The last stage of a Ponzi scheme has usually been the amount of returns that the group needs to pay out is more than what is coming in, and so with the group will simply cash out all assets and disappear without a trace. Any money left in the program by a deposit is effectively gone forever. What’s unusual about BitConnect is that it has been running for more than a year now and shows no sign of slowing other than the impending legal action which may or may not have an impact.
By comparison, another Ponzi scheme that appeared last year called BitPetite has already mostly gone off-line with all the deposited funds likely lost forever. BitPetite was only online for a short time before this it crashed. What makes BitConnect so unique is that it’s still up and running after such a long time. This could be due to its popularity, and that enough new users are joining each month in order to sustain the unsustainable payout rates.
Calculating the madness
If BitConnect is to be believed, how much money would some realistically expect to earn through their program? According to their charts, a deposit of $1000 would expect to see a 40% monthly return. Let’s see what that would actually look like. Assuming the interest compounds, at the end of one month, you would have $1400. Month two, $1960. As you can see after just two months your money is already doubled, which is impossible.
By month six you would have $7529, and by years end you would have $56,693. Think about that for a moment. Would any sane investment company give out $55,693 in interest on a $1,000 loan? If the interest doesn’t compound, an investor would supposedly still clear $400 a month, or $4800 profit over the year, which still represents a ridiculous rate of return. If one were to deposit over $1000, they will supposedly get an addition 0.10-0.25% per day, depending on tier. Assuming a $1010 investment (to qualify for the 0.10% daily) that would mean a daily return of $10 in addition to the 40% monthly.
To compare with another scam, BitPetite, which promised 4.5% per day during its operation, the same $1,000 would have netted you $3,745 after a single month, outpacing even BitConnect.

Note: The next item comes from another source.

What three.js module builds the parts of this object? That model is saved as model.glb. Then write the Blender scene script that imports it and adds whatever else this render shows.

If it seems too good to be true… it probably is
So how does BitConnect claim to be able to provide such astonishing, unrealistic rates of return? By lending, apparently. Let’s think about this for a moment. Even the worst credit card may only charge around 35% interest. Not only that, but that’s 35% per year, not per month. A $1000 credit card balance would incur $29 a month in interest. Further, a credit card with an APR of 35% is considered awful, and most credit cards charge far, far less to those with average credit scores. 14-24% is far more common.
So who exactly are they lending money to at such a ridiculous rate? With much more affordable credit available, who in their right mind would agree to such rates? The truth is that no one knows who exactly is borrowing from BitConnect. Most likely, no one is.

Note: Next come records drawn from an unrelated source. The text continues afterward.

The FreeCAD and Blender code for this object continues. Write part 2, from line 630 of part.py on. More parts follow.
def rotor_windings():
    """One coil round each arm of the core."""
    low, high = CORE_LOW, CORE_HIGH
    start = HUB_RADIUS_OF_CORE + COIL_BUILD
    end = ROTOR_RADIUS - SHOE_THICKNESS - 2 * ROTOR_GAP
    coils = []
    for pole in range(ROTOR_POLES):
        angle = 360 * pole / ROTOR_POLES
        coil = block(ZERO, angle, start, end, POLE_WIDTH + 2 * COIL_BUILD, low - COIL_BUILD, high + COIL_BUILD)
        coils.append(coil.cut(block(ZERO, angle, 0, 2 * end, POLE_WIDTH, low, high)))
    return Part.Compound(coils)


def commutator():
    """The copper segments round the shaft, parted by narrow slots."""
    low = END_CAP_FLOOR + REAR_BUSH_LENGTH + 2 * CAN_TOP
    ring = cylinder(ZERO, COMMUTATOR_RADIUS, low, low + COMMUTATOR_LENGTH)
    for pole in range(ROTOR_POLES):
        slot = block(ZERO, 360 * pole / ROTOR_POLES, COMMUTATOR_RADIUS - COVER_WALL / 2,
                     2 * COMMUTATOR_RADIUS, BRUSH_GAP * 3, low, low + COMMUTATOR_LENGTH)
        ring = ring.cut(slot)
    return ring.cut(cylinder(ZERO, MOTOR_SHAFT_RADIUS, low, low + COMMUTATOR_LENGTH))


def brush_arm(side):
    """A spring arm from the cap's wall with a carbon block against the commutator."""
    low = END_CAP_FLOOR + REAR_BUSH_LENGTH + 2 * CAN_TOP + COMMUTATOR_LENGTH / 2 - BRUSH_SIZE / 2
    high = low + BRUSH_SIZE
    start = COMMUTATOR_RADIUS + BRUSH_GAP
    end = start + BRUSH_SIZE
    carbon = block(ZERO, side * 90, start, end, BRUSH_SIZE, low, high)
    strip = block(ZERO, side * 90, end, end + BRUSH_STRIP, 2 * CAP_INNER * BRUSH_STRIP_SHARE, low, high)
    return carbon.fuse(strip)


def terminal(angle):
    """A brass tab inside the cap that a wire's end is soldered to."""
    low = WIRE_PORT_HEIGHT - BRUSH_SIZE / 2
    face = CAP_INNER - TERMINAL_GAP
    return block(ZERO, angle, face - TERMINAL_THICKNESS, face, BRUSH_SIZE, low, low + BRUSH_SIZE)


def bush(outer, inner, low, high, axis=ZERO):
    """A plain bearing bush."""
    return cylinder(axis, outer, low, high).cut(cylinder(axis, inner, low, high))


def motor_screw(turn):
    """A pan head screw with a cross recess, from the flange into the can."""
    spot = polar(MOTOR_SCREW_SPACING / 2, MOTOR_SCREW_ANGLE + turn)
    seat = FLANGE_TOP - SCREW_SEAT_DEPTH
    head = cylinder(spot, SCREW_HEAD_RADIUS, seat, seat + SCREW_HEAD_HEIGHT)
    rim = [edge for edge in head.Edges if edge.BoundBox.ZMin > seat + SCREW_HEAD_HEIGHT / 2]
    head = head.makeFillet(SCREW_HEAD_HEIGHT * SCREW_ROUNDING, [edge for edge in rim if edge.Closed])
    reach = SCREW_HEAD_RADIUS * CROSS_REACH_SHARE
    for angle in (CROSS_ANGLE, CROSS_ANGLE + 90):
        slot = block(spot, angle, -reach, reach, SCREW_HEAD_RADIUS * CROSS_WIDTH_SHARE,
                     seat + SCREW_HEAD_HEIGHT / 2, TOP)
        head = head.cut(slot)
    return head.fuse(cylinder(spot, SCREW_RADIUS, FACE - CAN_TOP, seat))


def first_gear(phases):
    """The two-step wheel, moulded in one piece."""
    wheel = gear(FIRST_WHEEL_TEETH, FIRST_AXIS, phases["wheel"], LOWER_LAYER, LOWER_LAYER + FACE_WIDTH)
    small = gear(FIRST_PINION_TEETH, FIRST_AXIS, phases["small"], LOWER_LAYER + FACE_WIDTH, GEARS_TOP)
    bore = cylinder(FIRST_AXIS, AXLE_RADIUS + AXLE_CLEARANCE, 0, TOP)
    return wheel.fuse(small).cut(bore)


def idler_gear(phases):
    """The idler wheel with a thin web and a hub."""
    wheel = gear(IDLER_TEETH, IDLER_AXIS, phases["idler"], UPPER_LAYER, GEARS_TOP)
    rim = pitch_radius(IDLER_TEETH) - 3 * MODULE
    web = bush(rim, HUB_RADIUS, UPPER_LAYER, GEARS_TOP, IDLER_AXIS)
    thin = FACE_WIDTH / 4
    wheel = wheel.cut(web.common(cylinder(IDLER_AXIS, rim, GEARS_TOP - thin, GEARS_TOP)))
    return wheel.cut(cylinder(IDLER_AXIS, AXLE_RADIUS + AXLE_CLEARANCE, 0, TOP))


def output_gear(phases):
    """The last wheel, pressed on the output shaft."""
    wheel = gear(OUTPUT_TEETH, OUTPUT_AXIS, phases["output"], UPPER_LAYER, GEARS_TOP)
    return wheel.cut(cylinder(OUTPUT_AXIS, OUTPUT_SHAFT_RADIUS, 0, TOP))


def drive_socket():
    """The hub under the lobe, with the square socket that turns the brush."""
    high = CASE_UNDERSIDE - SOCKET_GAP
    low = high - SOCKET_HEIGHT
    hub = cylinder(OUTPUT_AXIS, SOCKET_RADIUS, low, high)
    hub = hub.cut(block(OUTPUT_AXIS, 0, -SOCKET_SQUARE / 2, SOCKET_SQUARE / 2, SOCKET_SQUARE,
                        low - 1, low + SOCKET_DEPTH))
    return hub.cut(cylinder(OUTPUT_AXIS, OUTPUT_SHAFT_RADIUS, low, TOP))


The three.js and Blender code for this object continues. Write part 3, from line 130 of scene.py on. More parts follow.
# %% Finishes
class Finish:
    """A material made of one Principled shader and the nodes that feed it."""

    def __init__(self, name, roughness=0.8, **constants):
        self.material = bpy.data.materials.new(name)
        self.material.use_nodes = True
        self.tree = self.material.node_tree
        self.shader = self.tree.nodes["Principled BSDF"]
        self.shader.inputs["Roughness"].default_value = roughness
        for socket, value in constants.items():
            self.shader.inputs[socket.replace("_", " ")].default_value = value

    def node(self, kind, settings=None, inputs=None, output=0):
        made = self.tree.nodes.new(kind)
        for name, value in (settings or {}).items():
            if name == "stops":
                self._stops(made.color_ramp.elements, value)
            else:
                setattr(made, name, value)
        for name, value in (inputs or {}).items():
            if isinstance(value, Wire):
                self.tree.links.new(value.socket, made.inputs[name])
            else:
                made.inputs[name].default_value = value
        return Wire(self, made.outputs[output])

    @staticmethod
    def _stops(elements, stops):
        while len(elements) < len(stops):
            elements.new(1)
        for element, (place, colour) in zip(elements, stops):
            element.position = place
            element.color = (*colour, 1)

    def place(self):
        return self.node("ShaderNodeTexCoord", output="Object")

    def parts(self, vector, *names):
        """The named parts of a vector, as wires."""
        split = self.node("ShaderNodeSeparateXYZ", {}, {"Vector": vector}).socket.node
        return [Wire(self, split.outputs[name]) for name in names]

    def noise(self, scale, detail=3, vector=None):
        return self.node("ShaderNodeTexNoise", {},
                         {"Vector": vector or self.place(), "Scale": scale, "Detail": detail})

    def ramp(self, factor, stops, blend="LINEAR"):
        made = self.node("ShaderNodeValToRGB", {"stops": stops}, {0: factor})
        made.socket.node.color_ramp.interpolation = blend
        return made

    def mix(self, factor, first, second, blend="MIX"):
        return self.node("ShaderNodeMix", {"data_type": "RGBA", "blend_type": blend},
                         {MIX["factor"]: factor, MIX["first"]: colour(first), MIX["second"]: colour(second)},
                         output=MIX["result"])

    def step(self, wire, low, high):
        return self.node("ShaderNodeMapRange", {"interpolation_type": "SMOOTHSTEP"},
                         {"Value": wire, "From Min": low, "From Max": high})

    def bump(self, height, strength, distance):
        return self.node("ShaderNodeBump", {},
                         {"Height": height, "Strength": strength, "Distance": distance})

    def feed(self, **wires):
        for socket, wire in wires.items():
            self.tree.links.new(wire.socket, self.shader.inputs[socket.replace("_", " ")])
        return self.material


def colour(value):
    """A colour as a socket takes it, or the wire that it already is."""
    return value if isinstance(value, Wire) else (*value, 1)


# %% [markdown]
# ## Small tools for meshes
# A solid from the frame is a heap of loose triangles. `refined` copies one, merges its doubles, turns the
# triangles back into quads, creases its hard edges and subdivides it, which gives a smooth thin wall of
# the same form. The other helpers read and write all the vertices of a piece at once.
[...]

Where did BitConnect come from?
The official site went live sometime in late 2016. At that time, the site claimed that its goal was to help “freedom loving individuals who, like you, or seeking the possibility of income stability in a very unstable world. “ The site already makes mention of the majority of the components of the scheme, with the exception of its native BitConnect coin, or BCC (not to be confused with Bitcoin Cash, or BCH). That didn’t appear on the site until early 2017.
The BitConnect site back in 2016
The company, or group of people behind BitConnect, appear to be in South East Asia, most likely Vietnam based on their early promotional videos. A company registration does exist in the UK. The UK government, however, has threatened to shut them down if they cannot prove their operation isn’t a Ponzi scheme. Following this, the Texas Securities Commissioner sent them an emergency cease and desist order, demanding that they stop doing any business in Texas until they can prove their operation is legal.
BitConnect has become one of the largest and most widespread Ponzi schemes in the world. In the past, such schemes were usually limited to one geographic area or country. But with the ease of money movement that cryptocurrency offers, BitConnect has been duping people across the globe.
So what’s going to happen when the house of cards inevitably falls apart? Sadly, this could prove to be a major black eye for the public image of cryptocurrency. Most likely, major news outlets will say first Bitcoin was for black market drugs and weapons, and now it’s for Ponzi schemes.
It’s difficult to estimate just how widespread this problem is, and how many people will be affected when the site disappears. Tens of millions of dollars in cryptocurrency and Bitcoin could disappear from the market for years, and untold thousands of investors could be put off cryptocurrency forever.
We can only hope that the fallout from the impending BitConnect crash will be a gentle one, and not that damages the crypto economy for years to come.